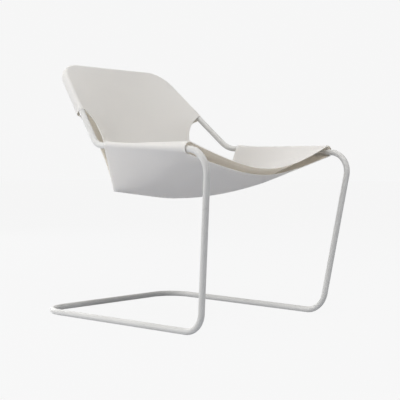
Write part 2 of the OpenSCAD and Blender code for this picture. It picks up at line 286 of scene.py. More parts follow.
# %% [markdown]
# The canvas is off-white, dry and soft, and daylight comes through it. Slow noise stands for
# the marks of handling that keep a pale cloth from looking like plastic. The main shader can
# let light through by itself, but as glass does, which is slow and grainy. So a share of the
# Translucent shader is mixed in. The cloth's own lengths in metres are kept as its UV map, so
# the weave has its real size everywhere and follows each fold.

# %% Canvas
GRAIN = {"scale": 260.0, "detail": 4.0}
HANDLING = {"scale": 7.0, "detail": 5.0}
SLUB_SHADE = 0.3
HANDLING_SHADE = 0.25
WEAVE_SHADE = 0.15
WEAVE_HEIGHT = 0.6
GRAIN_HEIGHT = 0.25
SLUB_HEIGHT = 0.2
HANDLING_HEIGHT = 2.5
CANVAS_ROUGHNESS = 0.82
CANVAS_ROUGHER = 0.12
THROUGH_SHARE = 0.39
THROUGH_LIGHT = linear(249, 247, 242)


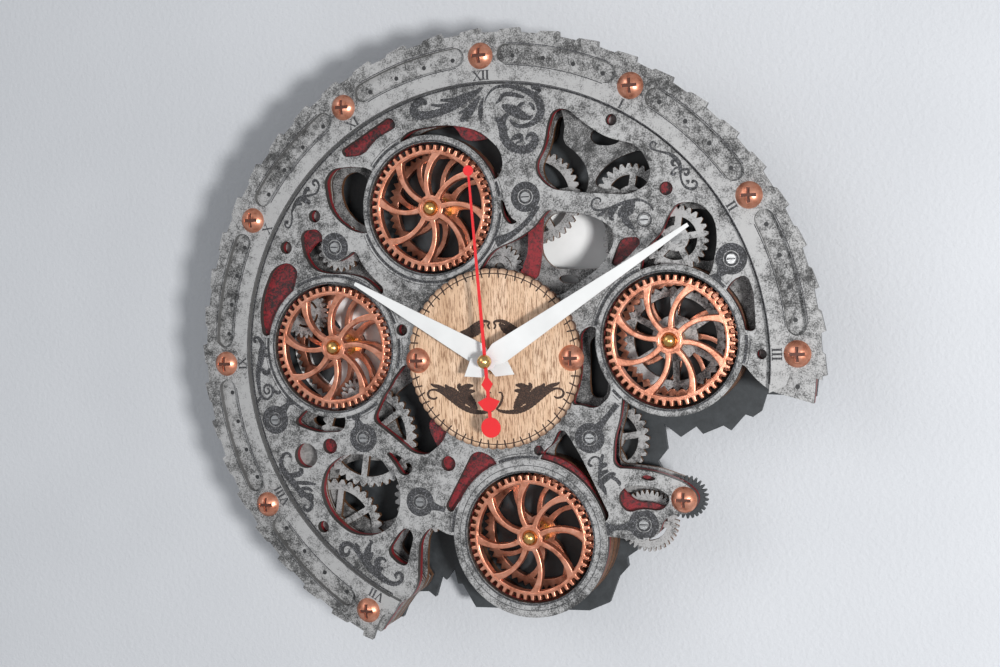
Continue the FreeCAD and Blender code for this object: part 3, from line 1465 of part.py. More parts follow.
def second_hand():
    """Red needle with a dot, an anchor-shaped counterweight and the ball cap."""
    back = second_hand_back
    tip = needle_half_width * needle_tip_share
    needle = straight_face([
        (tip, second_hand_length), (needle_half_width, 0),
        (needle_half_width, -tail_disc_centre), (-needle_half_width, -tail_disc_centre),
        (-needle_half_width, 0), (-tip, second_hand_length)], back)
    near, far = [-tail_diamond_radius * share for share in diamond_end_shares]
    diamond = straight_face([
        (0, near), (tail_diamond_half_width, -tail_diamond_radius),
        (0, far), (-tail_diamond_half_width, -tail_diamond_radius)], back)
    side = -tail_anchor_inner * anchor_side_share
    foot_x = tail_anchor_half_width * anchor_foot_shares[0]
    foot_z = -tail_anchor_outer * anchor_foot_shares[1]
    anchor = straight_face([
        (0, -tail_anchor_inner), (tail_anchor_half_width, side), (foot_x, foot_z),
        (0, -tail_anchor_outer), (-foot_x, foot_z), (-tail_anchor_half_width, side)], back)
    dots = [
        diamond, anchor,
        disc_face_at((0, second_hand_length), needle_dot_radius, back),
        disc_face_at((0, -tail_disc_centre), tail_disc_radius, back),
        disc_face_at((0, 0), ball_radius - end_play, back),
    ]
    face = needle.fuse(dots).removeSplitter()
    face = face.cut(disc_face_at((0, 0), seconds_arbor_radius + press_gap, back))
    body = slab(face, hand_thickness)
    ball = Part.makeSphere(ball_radius, at((0, 0), back + hand_thickness + ball_radius / 3))
    front = back + hand_thickness
    dome = ball.common(cylinder((0, 0), ball_radius, front, front + 2 * ball_radius))
    return turned(solid_of(body.fuse(dome)), second_hand_turn)


def write(name, shape):
    """Write one node and note how many solids it holds."""
    if isinstance(shape, list):
        shape = Part.makeCompound(shape)
    shape.exportStep("parts/" + name + ".step")
    print(name, len(shape.Solids), shape.isValid(), round(shape.Volume))


def build():
    os.makedirs("parts", exist_ok=True)
    single = [
        chapter_ring, front_plate, red_plate, upper_frame, toothed_layer, lower_frame,
        wheel_walls, back_plate, wall_feet, hanger_plate, dial_disc, axle_bushes,
        middle_gear, window_gears, drive_belt, gear_motor, motor_pulley, battery_box,
        battery_cells, gear_posts, bridge_plate, white_ring, top_panel, copper_screws,
        lug_screws, movement_case, movement_cover, movement_cell, step_motor, hour_wheel,
        minute_wheel, motion_wheel, setting_knob, seconds_wheel, fixing_nut, hour_hand,
        minute_hand, second_hand,
    ]
    for maker in single:
        write(maker.__name__, maker())
    for name in wheel_place_shares:
        write("front_wheel_" + name, front_wheel(name))
        write("rear_wheel_" + name, rear_wheel(name))
        write("axle_" + name, axle(name))
    for name in gear_shares:
        if name not in window_gear_names:
            write(name, fixed_gear(name))


build()
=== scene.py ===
import math

import bpy
from mathutils import Matrix, Vector
from mathutils.bvhtree import BVHTree


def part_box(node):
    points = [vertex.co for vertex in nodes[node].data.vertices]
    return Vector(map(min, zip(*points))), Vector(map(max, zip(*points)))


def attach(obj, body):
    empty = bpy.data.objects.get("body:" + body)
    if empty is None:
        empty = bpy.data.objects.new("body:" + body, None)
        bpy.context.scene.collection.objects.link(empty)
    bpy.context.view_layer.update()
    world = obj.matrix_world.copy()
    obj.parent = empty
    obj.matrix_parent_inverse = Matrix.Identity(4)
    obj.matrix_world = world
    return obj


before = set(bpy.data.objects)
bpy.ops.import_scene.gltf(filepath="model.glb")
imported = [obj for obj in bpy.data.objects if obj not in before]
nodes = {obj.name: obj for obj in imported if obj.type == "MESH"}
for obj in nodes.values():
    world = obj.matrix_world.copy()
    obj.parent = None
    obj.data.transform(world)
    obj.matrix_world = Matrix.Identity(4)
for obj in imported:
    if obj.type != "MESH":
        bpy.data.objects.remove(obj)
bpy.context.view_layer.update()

# Sizes below are millimetres on the dial: x to the viewer's right, z up, both from the
# axis of the hands. A depth is a distance from the wall, towards the viewer.
MM = 0.001

# Depths of the faces that the engravings lie on
plate_depth = -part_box("dial_disc")[1].y / MM
disc_depth = -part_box("dial_disc")[0].y / MM
ring_depth = -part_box("chapter_ring")[0].y / MM
bezel_depth = plate_depth + 0.8

# Places of screws
screw_circle = 165.0
disc_screw = 44.5
arm_screw = (102.465, -77.055)
bridge_screw = (86.6, 72.4)

# Outer radii of the raised bezels round the copper wheels
bezel_radius = 40.5
bottom_bezel_radius = 44.6
wheel_places = ("top_left", "left", "right", "bottom")

# Thickness of an engraving, and how far each of its groups lies above the one before
engraving_height = 0.06
group_step = 0.0015


def node_centre(name):
    """Centre of a node's box on the dial, in millimetres."""
    low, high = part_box(name)
    middle = (low + high) / 2 / MM
    return middle.x, middle.z


def polar(radius, clock_angle, centre=(0, 0)):
    """Place at that distance and angle, in degrees clockwise from twelve o'clock."""
    turn = math.radians(clock_angle)
    return centre[0] + radius * math.sin(turn), centre[1] + radius * math.cos(turn)


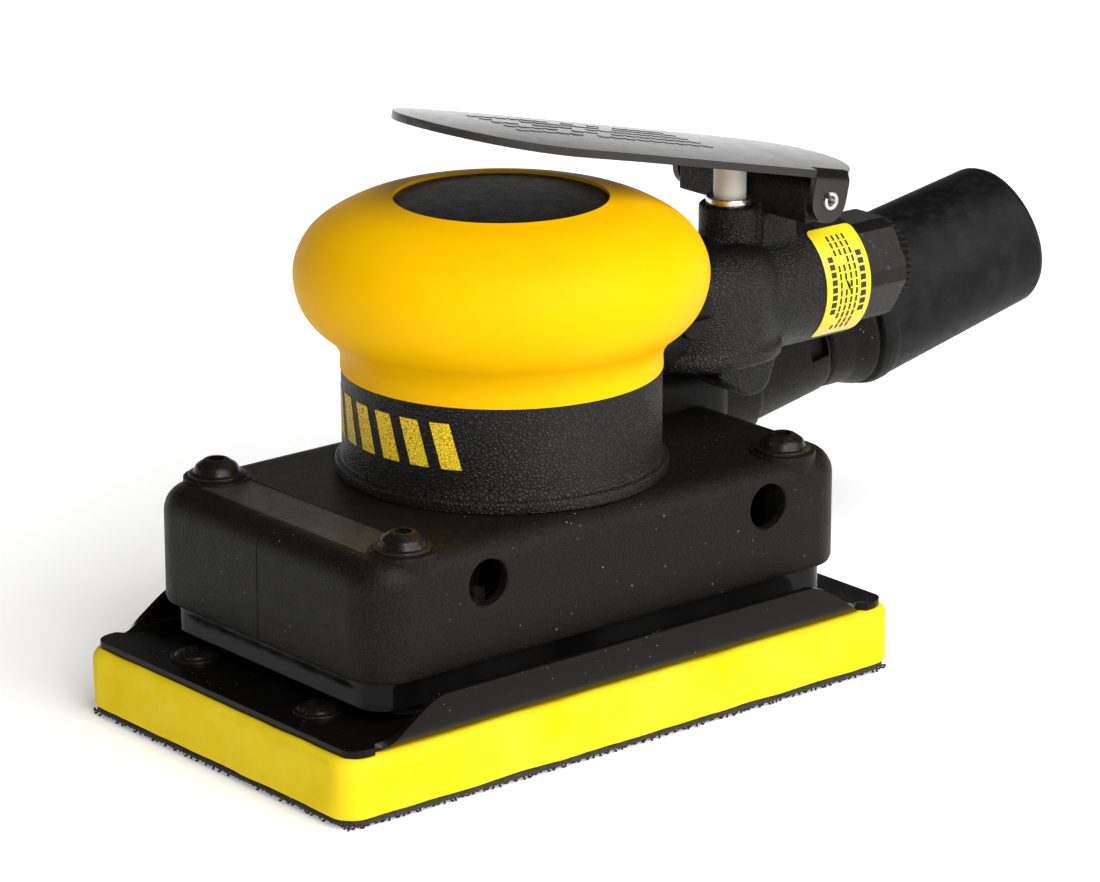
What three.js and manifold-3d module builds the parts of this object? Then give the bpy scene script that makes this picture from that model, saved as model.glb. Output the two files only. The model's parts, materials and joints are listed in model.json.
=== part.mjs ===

****************

What the task requires
Will you return exactly the lines above from the one with "for maker in" down to the one with "if empty is", counting both as part of the range?

Written reply
    for maker in single:
        write(maker.__name__, maker())
    for name in wheel_place_shares:
        write("front_wheel_" + name, front_wheel(name))
        write("rear_wheel_" + name, rear_wheel(name))
        write("axle_" + name, axle(name))
    for name in gear_shares:
        if name not in window_gear_names:
            write(name, fixed_gear(name))


build()
=== scene.py ===
import math

import bpy
from mathutils import Matrix, Vector
from mathutils.bvhtree import BVHTree


def part_box(node):
    points = [vertex.co for vertex in nodes[node].data.vertices]
    return Vector(map(min, zip(*points))), Vector(map(max, zip(*points)))


def attach(obj, body):
    empty = bpy.data.objects.get("body:" + body)
    if empty is None:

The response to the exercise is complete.